Example C: Non-compliant chain (post-approval changes)
Scenario: A $12,000 equipment purchase is approved, then the requester changes the supplier and increases the amount to $17,000 after approval.
- Issue: Material change after approval without re-approval.
- Control expectation: Any change to amount, supplier, scope, or term should trigger re-routing to the required approvers.
Mini-case: what happens when purchases bypass approvals
Scenario
A facilities coordinator urgently hires a contractor to perform after-hours electrical work for $48,000. To “move fast,” they skip the formal approval route and agree via email. Work starts immediately. The contractor later submits an invoice with additional charges, bringing the total to $62,000.
What goes wrong (and why)
- Budget impact: Finance discovers the cost center is over budget; other planned maintenance is delayed or canceled.

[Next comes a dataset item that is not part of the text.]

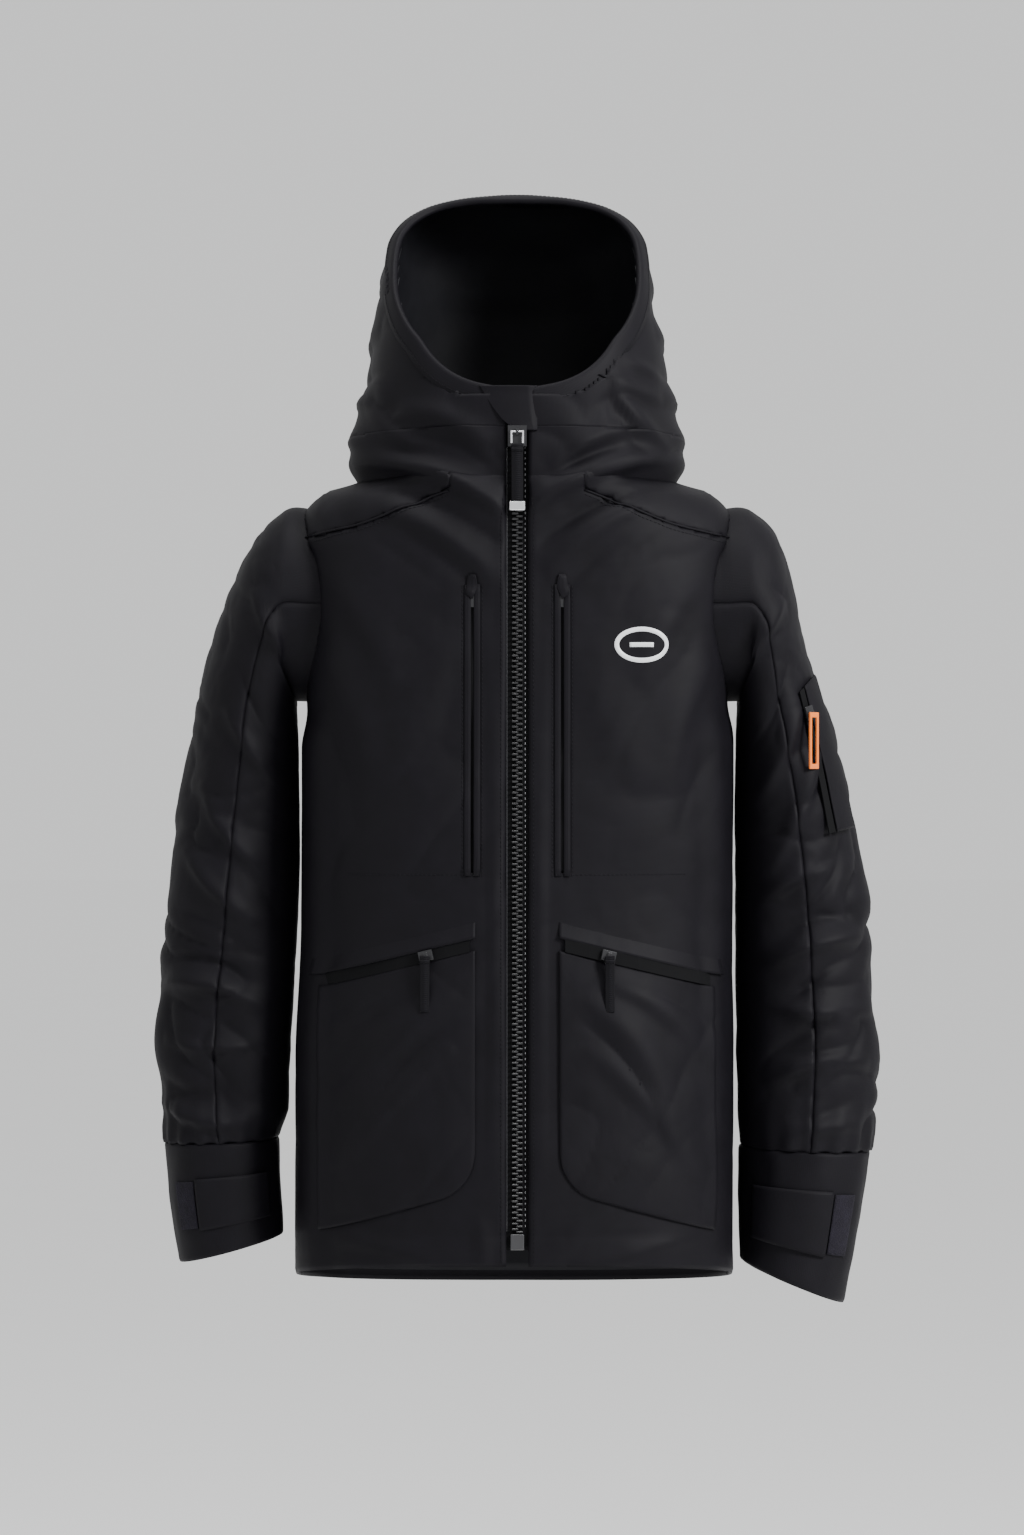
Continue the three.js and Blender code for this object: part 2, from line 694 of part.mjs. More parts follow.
function makeHandPocket(name, side) {
  const strip = (low, high) => (u, v, offset) => {
    const x = mix(handPocketX[0], handPocketX[1], u);
    return frontSurface(side * x, handLineZ(x) + mix(low, high, v), offset);
  };
  const zip = sheet(strip(...handZipSpan), [0.02, 0.98, 12], [0, 1, 1], lift, lift + stripThick);
  add("hand_zip_" + name, zip, tapeCloth);
  const flap = sheet(strip(...handFlapSpan), [0, 1, 12], [0, 1, 2], lift, lift + trimThick);
  add("hand_flap_" + name, flap, shellCloth);
  const rideLift = lift + stripThick + runningGap + 0.4;
  const spot = (x) => frontSurface(side * x, handLineZ(x), rideLift);
  const route = [handSliderX, (handSliderX + handTravelX) / 2, handTravelX].map(spot);
  const place = (offset) => frontSurface(side * handSliderX, handLineZ(handSliderX), offset);
  const outwards = place(10).sub(place(0));
  makeCurvedSlider("hand_slider_" + name, route, outwards, "hand_pull_" + name, (parent, pullName) =>
    add(
      pullName,
      block(
        [-handPullWide / 2, handPullWide / 2],
        [-pocketPullThick / 2, pocketPullThick / 2],
        [-handPullLong, 0],
      ),
      ribbonCloth,
      parent,
    ),
  );
}

// A slider on a zip that follows the cloth's curve: it turns about the centre of the circle through three
// places on its way. Its pull hangs straight down in front of its lug.
function makeCurvedSlider(name, route, outwards, pullName, makePull) {
  const [p, , r] = route;
  const { centre, axis } = circleThrough(...route);
  const along = axis.clone().cross(p.clone().sub(centre)).normalize();
  const out = outwards.clone().addScaledVector(along, -outwards.dot(along)).normalize();
  const inwards = out.clone().negate();
  const frame = new THREE.Group();
  frame.position.copy(p);
  const basis = new THREE.Matrix4().makeBasis(along, inwards, along.clone().cross(inwards));
  frame.quaternion.setFromRotationMatrix(basis);
  jacket.add(frame);
  const slider = blockSolid([-5.5, 5.5], [-2.2, 0], [-4, 4]).add(
    blockSolid([-1.4, 1.4], [-lugOut, -2], [-2.4, 2.4]),
  );
  const mesh = addSolid(name, slider, plastic, frame);
  const sweep = p.clone().sub(centre).angleTo(r.clone().sub(centre));
  mesh.userData.turn = { centre, axis, sweep };
  const pivot = p.clone().addScaledVector(out, lugOut + pocketPullThick / 2 + runningGap);
  const hang = new THREE.Group();
  hang.position.copy(pivot);
  hang.rotation.z = Math.atan2(out.y, out.x) + Math.PI / 2;
  jacket.add(hang);
  const pull = makePull(hang, pullName);
  const turn = new THREE.Vector3(1, 0, 0).applyEuler(hang.rotation);
  pull.userData.hinge = { at: pivot, axis: turn.negate() };
}

// ---- Hood and collar ----

const hoodPivotY = rowAt(hoodOutline, hoodPivotZ)[3] + 0.4;
const splitSlope = (zipTopZ - hoodPivotZ) / (frontY(zipTopZ) - hoodPivotY);
const splitZ = (y, rise) => hoodPivotZ + splitSlope * (y - hoodPivotY) + rise;

// The space above, or below, the plane where the tipping hood parts from its base.
function splitCutter(above, rise) {
  const far = above ? 500 : -500;
  const line = [
    [-300, splitZ(-300, rise)],
    [300, splitZ(300, rise)],
  ];
  const farLine = [
    [300, far],
    [-300, far],
  ];
  const corners = [...line, ...farLine];
  return sideCutter(above ? corners : corners.toReversed());
}

function faceOpening(setBack) {
  const rim = rimLine.map(([y, z]) => rimPoint(y, z, setBack));
  return sideCutter([[-400, rimLine[0][1] - setBack], ...rim, [90, 400], [-400, 400]]);
}

// The rim moved back across its own slope, so that a band of even width follows it.
function rimPoint(y, z, setBack) {
  const slope = new THREE.Vector2(0.72, -0.69);
  return [y + slope.x * setBack, z + slope.y * setBack];
}

function makeHood() {
  const heights = hoodOutline.map(([z]) => z);
  const centreCut = blockSolid([-zipOpening / 2, zipOpening / 2], [-300, 0], [-60, 90]);
  const whole = shellOf(hoodSurface, heights, 32, 0, -shellThick);
  const cap = solidOf(loft(crownRings(0)));
  const crowned = whole.add(cap);
  const open = crowned.subtract(faceOpening(0)).subtract(centreCut);
  const half = seamGap / 2;
  const foot = blockSolid([-300, 300], [-300, 300], [neckSeamZ + baseRoom, 300]).add(
    blockSolid([-300, 300], [-300, baseFrontY - seamGap], [neckSeamZ - baseDrop + seamGap, 300]),
  );
  const base = open.intersect(splitCutter(false, -half)).intersect(foot);
  for (const [name, side] of Object.entries(sides)) {
    const halfSpace = blockSolid(side > 0 ? [half, 300] : [-300, -half], [-300, 300], [-100, 300]);
    addSolid("chin_guard_" + name, base.intersect(halfSpace), shellCloth);
  }
  const upper = open.intersect(splitCutter(true, half));
  const band = upper.subtract(invertedOpening(brimWide));
  addSolid("hood_brim", band, shellCloth);
  const rest = upper.subtract(faceOpening(brimWide + seamGap));
  const stripe = hoodCentreWide / 2;
  addSolid(
    "hood_centre_panel",
    rest.intersect(blockSolid([-stripe + half, stripe - half], [0, 300], [-100, 300])),
    shellCloth,
  );
  for (const [name, side] of Object.entries(sides)) {
    const sideSpace = blockSolid(
      side > 0 ? [stripe + half, 300] : [-300, -stripe - half],
      [-300, 300],
      [-100, 300],
    );
    addSolid("hood_side_panel_" + name, rest.intersect(sideSpace), shellCloth);
  }
  makeHoodLining();
}

const invertedOpening = (setBack) =>
  blockSolid([-300, 300], [-400, 400], [-200, 400]).subtract(faceOpening(setBack));

// Closes the crown above the last ring of the hood's table.
function crownRings(offset) {
  const top = hoodOutline[hoodOutline.length - 1][0];
  const angles = Array.from({ length: 32 }, (_, i) => (2 * Math.PI * i) / 32);
  const ring = (z, lower) => angles.map((angle) => hoodSurface(angle, z, offset).setZ(z - lower));
  return [ring(top, shellThick), ring(top, -0.2)];
}

function makeHoodLining() {
  const heights = hoodOutline.map(([z]) => z).filter((z) => z < 206);
  const outside = -shellThick - liningGap;
  const flare = (z) => (z > 50 ? 0 : liningGap - lift); // it meets the outer cloth at its foot
  const surface = (angle, z, offset) => hoodSurface(angle, z, offset + flare(z));
  const lining = shellOf(surface, heights, 32, outside, outside - liningThick)
    .subtract(faceOpening(brimWide / 2))
    .intersect(splitCutter(true, 3));
  addSolid("hood_lining", lining, liningCloth);
}

// The stand-up collar inside the hood's base, behind and beside the neck.
function standSurface(angle, z, offset) {
  const [foot, half, front, back] = neckShelf[neckShelf.length - 1];
  const lean = 2 + (z - foot) * 0.06;
  const centre = new THREE.Vector3(0, (back - front) / 2, z);
  const across = new THREE.Vector3(half - lean + offset, 0, 0);
  const deep = new THREE.Vector3(0, lean - offset - (front + back) / 2, 0);
  return ovalPoint({ centre, across, deep, power: plainSquareness }, angle);
}

function makeCollarStand() {
  const foot = neckShelf[neckShelf.length - 1][0];
  const front = Math.PI / 2;
  const turn = [front + collarOpen, front + 2 * Math.PI - collarOpen, 22];
  const stand = sheet(standSurface, turn, [foot + lift, foot + collarTall, 2], -collarThick, 0);
  add("collar_stand", stand, liningCloth);
}

// The hanger loop: a cord arch on the collar stand at the back of the neck.
function makeHangerLoop() {
  const half = loopWide / 2;
  const foot = loopTop.z - loopTall;
  const curve = new THREE.CatmullRomCurve3(
    [
      [-half, foot],
      [-half + 1, foot + loopTall * 0.6],
      [-half * 0.55, loopTop.z - 1],
      [0, loopTop.z],
      [half * 0.55, loopTop.z - 1],
      [half - 1, foot + loopTall * 0.6],
      [half, foot],
    ].map(([x, z]) => new THREE.Vector3(x, loopTop.y, z)),
  );
  const section = new THREE.Shape().absarc(0, 0, loopWire / 2, 0, 2 * Math.PI);
  const geometry = new THREE.ExtrudeGeometry(section, { extrudePath: curve, steps: 18, curveSegments: 5 });
  add("hanger_loop", geometry, ribbonCloth);
}

// A spring cord lock: a barrel with a push button that sinks into it.
function makeCordLock(name, position, down) {
  const frame = new THREE.Group();
  frame.position.copy(position);
  if (down) frame.rotation.x = Math.PI;
  jacket.add(frame);
  const half = lockWide / 2;
  const barrel = blockSolid([-half, half], [-4.5, 4.5], [-9, 6]).subtract(
    blockSolid([-half + 2, half - 2], [-3, 3], [-4, 10]),
  );
  addSolid(name + "_cord_lock", barrel, plastic, frame);
  const button = block([-half + 2 + runningGap, half - 2 - runningGap], [-2.6, 2.6], [2, 10.5]);
  const mesh = add(name + "_lock_button", button, plastic, frame);
  mesh.userData.slide = { travel: 4.5 };
}

function makeCordLocks() {
  const hoodBack = hoodSurface(-Math.PI / 2, 70, 0);
  makeCordLock("hood", new THREE.Vector3(0, hoodBack.y + 4.5 + lift, hoodBack.z), false);
  const inside = shellThick + lift + liningThick;
  for (const [name, side] of Object.entries(sides)) {
    const wall = bodySurface(side > 0 ? 0 : Math.PI, hemLockZ, -inside);
    const seat = wall.x - side * (lockWide / 2 + lift);
    makeCordLock("hem_" + name, new THREE.Vector3(seat, wall.y, hemLockZ), true);
  }
}

// ---- Sleeves ----

const cuffStart = 1 - cuffLong;
const sleeveRows = 12; // facets along a sleeve above its cuff

function makeSleeve(name, side, rows) {
  const surface = sleeveSurface(side, rows);
  const seam = seamGap / 2 / 55;
  const quarter = Math.PI / 2;
  const along = [0, cuffStart - 0.0008, sleeveRows];
  add(
    "sleeve_outer_" + name,
    sheet(surface, [-quarter + seam, quarter - seam, 12], along, -sleeveThick, 0),
    shellCloth,
  );
  add(
    "sleeve_under_" + name,
    sheet(surface, [quarter + seam, 3 * quarter - seam, 12], along, -sleeveThick, 0),
    shellCloth,
  );
  const cuff = sheet(surface, [0, 4 * quarter, 24], [cuffStart, 1, 3], -sleeveThick, 0, true);
  add("cuff_" + name, cuff, shellCloth);
  const gaiterSpan = [cuffStart + gaiterStart, gaiterEnd, 4];
  const narrowing = (v) => Math.min(1, (v - gaiterSpan[0]) / gaiterSlope) * gaiterInset;
  const knitted = (angle, v, offset) =>
    surface(angle, v, offset - narrowing(v) - sleeveThick - runningGap);
  const gaiter = sheet(knitted, [0, 4 * quarter, 20], gaiterSpan, -gaiterThick, 0, true);
  add("wrist_gaiter_" + name, gaiter, knit);
  makeCuffTab(name, surface);
  return surface;
}

function makeCuffTab(name, surface) {
  const [sewn, free] = tabAngles.map(THREE.MathUtils.degToRad);
  const tab = sheet(surface, [free, sewn, 6], [...tabSpan, 1], lift, lift + tabThick);
  const mesh = add("cuff_tab_" + name, tab, ribbonCloth);
  const [low, high] = tabSpan.toReversed().map((v) => surface(sewn, v, lift + tabThick / 2));
  mesh.userData.hinge = { at: low.clone().add(high).multiplyScalar(0.5), axis: high.sub(low).normalize() };
}

function makeSleevePocket(surface) {
  const [outer, inner] = pocketAngles.map(THREE.MathUtils.degToRad);
  const [top, bottom] = pocketRows.map((row) => (row * cuffStart) / sleeveRows);
  const low = lift * 0.75;
  const panelEdge = inner - pocketZipTurn - pocketZipGap;
  const panel = sheet(surface, [outer, panelEdge, 4], [top, bottom, 4], low, low + trimThick);
  add("sleeve_pocket", panel, shellCloth);
  const zip = sheet(surface, [inner - pocketZipTurn, inner, 1], [top, bottom, 4], low, low + stripThick);
  add("sleeve_zip", zip, tapeCloth);
  const middle = inner - pocketZipTurn / 2;
  const first = top + pocketSliderDrop;
  const onCloth = (offset) => surface(middle, first, offset);
  const onZip = (v) => surface(middle, v, low + stripThick + runningGap + 0.5);
  const route = [first, (top + bottom) / 2, bottom - pocketSliderStop].map(onZip);
  const outwards = onCloth(10).sub(onCloth(0));
  makeCurvedSlider("sleeve_slider", route, outwards, "sleeve_pull", (parent, pullName) => {
    const [wide, long] = sleevePullSize;
    const round = pocketPullThick / 2;
    const loop = blockSolid([-wide / 2, wide / 2], [-round, round], [-long, 0]).subtract(
      blockSolid([-wide / 4, wide / 4], [-3, 3], [-long + 4, -4]),
    );
    return addSolid(pullName, loop, orangeCord, parent);
  });
}

jacket.userData.hoodPivot = [hoodPivotY, hoodPivotZ];
makeBody();
makeLining();
makePowderSkirt();
makeMainZip();
makeHood();
makeCollarStand();
makeHangerLoop();
makeCordLocks();
for (const [name, side] of Object.entries(sides)) {
  makeChestPocket(name, side);
  makeHandPocket(name, side);
}
makeSleeve("right", -1, sleeveRight);
makeSleevePocket(makeSleeve("left", 1, sleeveLeft));

export default jacket;
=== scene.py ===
# A hooded ski jacket that stands as if worn, made piece by piece around its frame.
# Metres, +Z up, -Y is the front.
import math

import bmesh
import bpy
import numpy as np
from mathutils import Matrix, Vector
from mathutils.bvhtree import BVHTree


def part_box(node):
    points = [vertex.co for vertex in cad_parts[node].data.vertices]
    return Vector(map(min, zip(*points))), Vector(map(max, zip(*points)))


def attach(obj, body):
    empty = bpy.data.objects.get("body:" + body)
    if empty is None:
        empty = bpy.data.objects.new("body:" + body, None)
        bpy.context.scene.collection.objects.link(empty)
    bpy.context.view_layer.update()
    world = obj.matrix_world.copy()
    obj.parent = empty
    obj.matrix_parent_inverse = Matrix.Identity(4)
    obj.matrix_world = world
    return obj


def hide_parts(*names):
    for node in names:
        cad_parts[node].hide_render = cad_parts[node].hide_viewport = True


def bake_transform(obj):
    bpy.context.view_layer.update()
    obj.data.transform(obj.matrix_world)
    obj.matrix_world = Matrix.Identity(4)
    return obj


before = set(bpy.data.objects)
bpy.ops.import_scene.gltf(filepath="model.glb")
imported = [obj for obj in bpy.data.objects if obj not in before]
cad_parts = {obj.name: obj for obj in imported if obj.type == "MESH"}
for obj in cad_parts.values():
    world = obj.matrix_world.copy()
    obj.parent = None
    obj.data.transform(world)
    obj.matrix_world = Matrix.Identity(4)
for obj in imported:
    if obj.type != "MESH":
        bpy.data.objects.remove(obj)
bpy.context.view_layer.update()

mm = 0.001
toFrame = Vector((0, -0.07589, -0.024))  # from the garment's own centre to the hanger loop's top
rad = math.radians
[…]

- Compliance exposure: No safety/EHS review occurred; required permits and risk assessments were not documented.
- Legal/contract risk: No agreed terms on liability, warranty, or change orders; the “extra charges” are disputed.
- Operational disruption: Payment is put on hold pending review, creating supplier conflict and potential work stoppage.
- Audit finding: The transaction is flagged for bypassing DOA and SoD controls; management must document remediation.
How it should have been handled (fast but controlled)
- Use an emergency route with predefined approvers (e.g., facilities director + finance + EHS) and short SLA times.
- Confirm total commitment including potential overtime and call-out fees before approval.
- Require minimum safety documentation (permits, method statement, proof of certifications) before work starts.
- Document scope and change control so any additional charges require written approval.
- Ensure audit trail by capturing approvals in the system (or an approved interim method) and backfilling within a defined timeframe.